Экскурсию назначили на субботу. В пятницу решили все же посетить Музей авиации и космонавтики на Красноармейской улице. В одном из залов нам понравились образцы космонавтской пищи: не просто маленькие и оттого красивенькие, но еще и в упаковке семидесятых годов, вдвойне прелестные. Несколько образцов лежало почему-то не под стеклом, а сверху, на витрине. Бабушка-смотритель рассказала, что одну буханочку сегодня украли. “Как именно?” — спросили мы. Оказалось, в зал зашли внучок с дедушкой и со свертком. Попросили у нее разрешения присесть тут на стульчики и перекусить. Смотрительница разрешила и даже вышла из деликатности из зала. Почем ей было знать, что внучок с дедушкой, по принципу анекдота “Дрова нужны?” — “Не нужны” — утром дров нет, имели в виду перекусить экспонатом…

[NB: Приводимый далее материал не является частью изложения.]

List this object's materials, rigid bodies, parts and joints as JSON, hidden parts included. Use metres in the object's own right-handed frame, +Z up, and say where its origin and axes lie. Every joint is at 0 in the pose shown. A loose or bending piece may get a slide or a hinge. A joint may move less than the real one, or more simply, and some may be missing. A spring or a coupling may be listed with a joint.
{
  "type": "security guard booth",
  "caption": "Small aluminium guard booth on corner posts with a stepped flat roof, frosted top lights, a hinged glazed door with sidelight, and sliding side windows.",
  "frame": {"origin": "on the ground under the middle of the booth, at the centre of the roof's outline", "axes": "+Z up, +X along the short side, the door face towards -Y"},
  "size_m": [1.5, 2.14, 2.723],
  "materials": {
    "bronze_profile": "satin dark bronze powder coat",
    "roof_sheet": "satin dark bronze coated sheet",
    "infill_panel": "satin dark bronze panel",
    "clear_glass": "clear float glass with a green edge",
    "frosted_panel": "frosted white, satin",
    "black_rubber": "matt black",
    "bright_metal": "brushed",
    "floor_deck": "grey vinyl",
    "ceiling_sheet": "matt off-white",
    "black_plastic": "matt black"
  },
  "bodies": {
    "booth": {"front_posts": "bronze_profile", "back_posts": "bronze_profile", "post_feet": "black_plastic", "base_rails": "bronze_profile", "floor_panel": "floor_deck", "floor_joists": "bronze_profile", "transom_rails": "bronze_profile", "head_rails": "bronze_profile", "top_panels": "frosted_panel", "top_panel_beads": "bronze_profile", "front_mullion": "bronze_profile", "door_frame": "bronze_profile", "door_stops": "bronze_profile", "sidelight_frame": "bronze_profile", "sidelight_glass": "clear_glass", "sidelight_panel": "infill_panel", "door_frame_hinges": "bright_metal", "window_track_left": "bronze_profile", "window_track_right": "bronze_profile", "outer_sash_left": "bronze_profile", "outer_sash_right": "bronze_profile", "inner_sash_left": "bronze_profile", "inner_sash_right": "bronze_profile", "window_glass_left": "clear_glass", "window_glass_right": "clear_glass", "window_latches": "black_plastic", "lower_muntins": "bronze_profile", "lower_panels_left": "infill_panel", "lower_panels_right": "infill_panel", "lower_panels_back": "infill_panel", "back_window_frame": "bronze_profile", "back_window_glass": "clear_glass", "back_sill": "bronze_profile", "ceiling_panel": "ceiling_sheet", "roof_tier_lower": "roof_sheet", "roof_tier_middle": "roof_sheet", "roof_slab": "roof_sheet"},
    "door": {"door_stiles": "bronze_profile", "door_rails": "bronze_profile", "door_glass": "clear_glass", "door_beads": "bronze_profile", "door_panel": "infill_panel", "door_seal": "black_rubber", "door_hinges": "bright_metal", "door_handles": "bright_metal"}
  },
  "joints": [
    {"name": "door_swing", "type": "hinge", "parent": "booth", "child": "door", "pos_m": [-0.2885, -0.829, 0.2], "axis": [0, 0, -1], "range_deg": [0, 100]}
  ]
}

Когда шли домой, встретился человек, спросивший дорогу на улицу Вучетича. Возможно, он был подослан, только не очень понятно кем.
В субботу днем снарядили экспедицию. Собрали большую компанию — писателей Шарова и Давыдова, киноведа Анашкина, критика Богомолова, художника Шалабина и лингвиста Пагаву. Федя еще с плейером, в котором пел Чиж. Никому, в том числе и Феде, о цели экспедиции не сообщали: пообещали лишь, что будет интересно.

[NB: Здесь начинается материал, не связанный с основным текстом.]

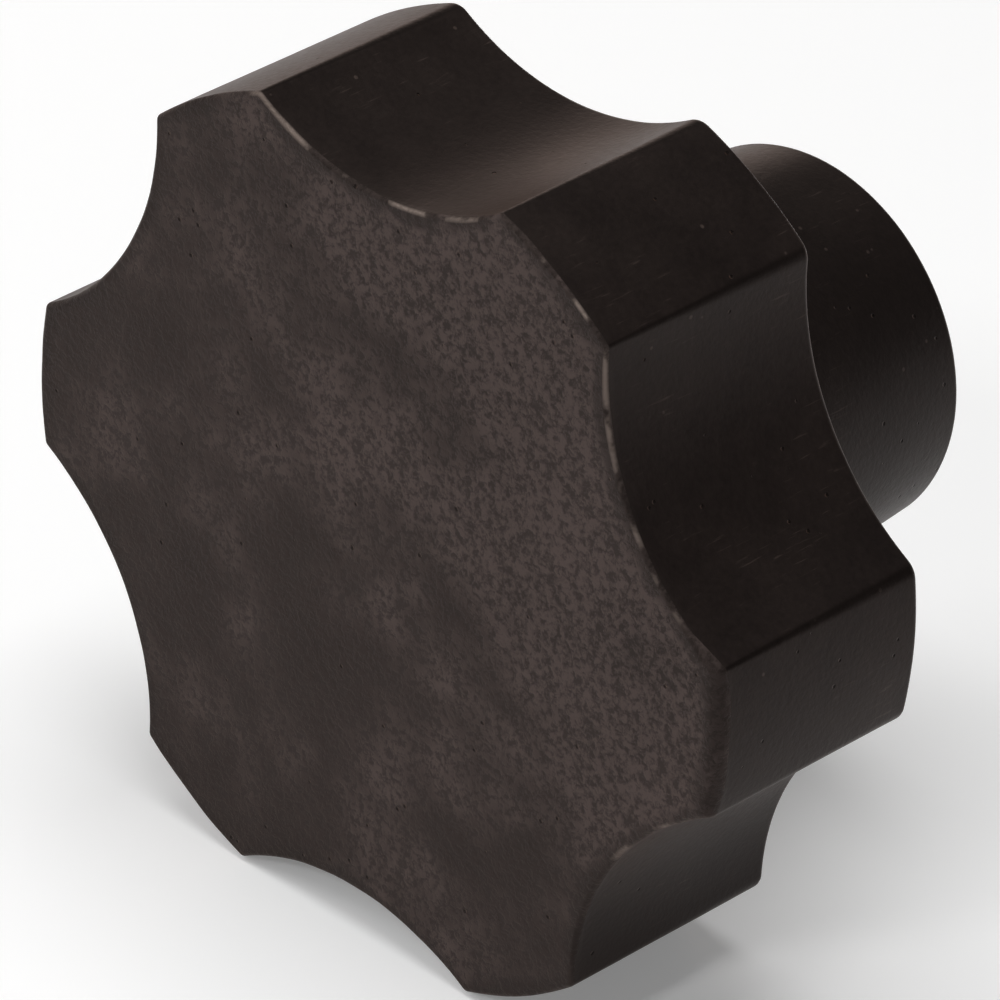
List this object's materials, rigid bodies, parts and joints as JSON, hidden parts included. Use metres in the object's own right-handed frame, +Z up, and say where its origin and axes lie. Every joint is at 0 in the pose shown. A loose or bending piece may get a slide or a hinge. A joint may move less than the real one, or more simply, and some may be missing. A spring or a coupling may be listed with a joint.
{
  "type": "star knob",
  "caption": "Cast-iron star knob with a flat scalloped head, a tapered hub and a blind tapped hole in the hub's end.",
  "frame": {"origin": "the point on the floor under the middle of the knob, which lies on two neighbouring lobes", "axes": "+Y along the knob's axis, from the flat face to the hub's end and out of the tapped hole; +Z up, between two lobes"},
  "size_m": [0.05, 0.034, 0.0468],
  "materials": {
    "cast_iron": "black oxide over a fine blasted casting skin"
  },
  "bodies": {
    "root": {"star_knob": "cast_iron"}
  },
  "joints": []
}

Перейдя железнодорожное полотно, растянулись в длинную цепочку вдоль бетонного забора, огораживающего лес. Люди с платформы провожали нас изумленными взглядами. Участники экспедиции, беспокоясь, что вляпались в какой-нибудь розыгрыш, настороженно вертели по сторонам головами и чувствовали себя отчасти идиотами. Нашли в лесу сгнивший прибор, то ли внутренности кассового аппарата, то ли что-то от самолетного двигателя. Долго его изучали. Участники экспедиции выражали опасение, что это и есть цель путешествия.

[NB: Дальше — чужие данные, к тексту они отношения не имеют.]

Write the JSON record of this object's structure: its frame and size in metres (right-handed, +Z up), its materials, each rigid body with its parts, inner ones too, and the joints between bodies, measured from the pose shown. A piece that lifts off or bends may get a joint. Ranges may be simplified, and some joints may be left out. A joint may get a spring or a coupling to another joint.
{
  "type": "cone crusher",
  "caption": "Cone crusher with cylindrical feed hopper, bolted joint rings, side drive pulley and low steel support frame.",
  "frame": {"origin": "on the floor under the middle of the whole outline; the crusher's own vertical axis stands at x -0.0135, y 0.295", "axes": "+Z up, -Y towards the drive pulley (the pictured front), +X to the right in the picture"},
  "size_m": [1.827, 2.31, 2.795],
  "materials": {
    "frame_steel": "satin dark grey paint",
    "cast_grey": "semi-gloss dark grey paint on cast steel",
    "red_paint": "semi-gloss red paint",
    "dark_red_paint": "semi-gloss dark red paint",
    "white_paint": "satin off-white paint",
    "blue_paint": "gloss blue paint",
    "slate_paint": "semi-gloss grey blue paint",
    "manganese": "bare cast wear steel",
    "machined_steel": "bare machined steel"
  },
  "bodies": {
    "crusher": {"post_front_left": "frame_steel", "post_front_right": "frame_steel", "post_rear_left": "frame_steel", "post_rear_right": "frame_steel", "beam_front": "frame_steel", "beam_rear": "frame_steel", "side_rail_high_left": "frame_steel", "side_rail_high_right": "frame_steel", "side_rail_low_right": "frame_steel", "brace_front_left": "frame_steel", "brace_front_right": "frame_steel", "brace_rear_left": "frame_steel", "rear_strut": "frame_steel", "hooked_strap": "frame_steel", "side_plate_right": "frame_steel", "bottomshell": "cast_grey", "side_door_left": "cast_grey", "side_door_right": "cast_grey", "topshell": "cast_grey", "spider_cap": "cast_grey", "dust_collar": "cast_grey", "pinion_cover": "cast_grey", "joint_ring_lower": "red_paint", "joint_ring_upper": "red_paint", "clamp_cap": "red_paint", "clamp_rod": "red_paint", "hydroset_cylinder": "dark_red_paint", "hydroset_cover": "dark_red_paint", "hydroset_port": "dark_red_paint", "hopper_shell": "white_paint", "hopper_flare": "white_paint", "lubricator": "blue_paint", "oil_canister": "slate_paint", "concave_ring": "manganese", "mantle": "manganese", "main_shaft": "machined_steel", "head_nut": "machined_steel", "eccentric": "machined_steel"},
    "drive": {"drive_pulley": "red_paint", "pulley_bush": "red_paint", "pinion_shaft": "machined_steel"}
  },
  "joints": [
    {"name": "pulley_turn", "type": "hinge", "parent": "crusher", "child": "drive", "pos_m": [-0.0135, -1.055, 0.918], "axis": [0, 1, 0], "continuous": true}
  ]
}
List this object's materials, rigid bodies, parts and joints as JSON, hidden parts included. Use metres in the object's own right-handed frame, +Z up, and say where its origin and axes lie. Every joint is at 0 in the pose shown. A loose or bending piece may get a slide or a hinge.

Мы пообещали экспедиционерам минут двадцать пути, но на деле идти пришлось все сорок. Особо хорошо смотрелись мы, когда поднялись цепочкой на холм во дворе, предшествующем точке первого восхищения. Мы-то с Ирой, поскольку шли вторично, уже знали, что на холм можно не лезть, но тем не менее полностью повторили первоначальный маршрут — к вящему удивлению расположившихся на скамейках бабушек.
Реакция экспедиции на вид головы в ветвях, а также все последующие реакции вполне удовлетворили наше экскурсоводческое тщеславие. Самым сообразительным оказался киновед Анашкин. Еще когда мы только подходили к Ленину, он пробормотал: “Какой-нибудь Вучетич…” Мы с Ирушкой сделали вид, что не слышим, а остальные на его словах не зафиксировались. Когда мы прошли вдоль забора и увидели Медузу-Гангрену, Анашкин воскликнул: “Родина-мать!” Забавно, что я, даже уже зная имя хозяина объекта, не соотнес мифологическую голову с волгоградским истуканом.
С этого момента сценарий прогулки стремительно отклонился от предыдущего. Во-первых, из-под таблички “Опасная зона” неспешно вышла тетенька с собачкой и, увидев толпу задирающих голову людей, с удовольствием пустилась в объяснения генеалогии объекта. В частности, из ее рассказа следовало, что голова Владимира Ильича предполагалась быть установленной “у исполкома”. Хотелось возразить — куда же к исполкому эдакую дурынду, но это, в общем, был вопрос не к тетеньке, а к покойному мастеру.
Во-вторых, когда мы уже подходили к тому месту в заборе, через которое первая экспедиция (которую, наверное, уместнее называть разведгруппой) попала во двор, кто-то вдруг заметил, что во дворе есть люди. И впрямь: какие-то люди вносили в двери какие-то ящики или, может быть, выносили ящики из дверей. Лезть во двор, стало быть, было нельзя.
Костя Богомолов настаивал, что надо позвонить в ворота и попроситься, но сам делать это не решался. Саша Давыдов сокрушался, что ни у кого нет журналистского удостоверения, с которым, по Сашиному мнению, нас бы непременно пустили осмотреть территорию, а Федя с малосвойственной семилетнему существу смекалкой предположил, что с журналистскими удостоверениями нас бы точно не пустили, потому что журналистов все боятся или как минимум никто не любит. Мы с Ирушкой не очень-то переживали: мы-то уже были внутри.
На обратном пути спели хором какую-то песню.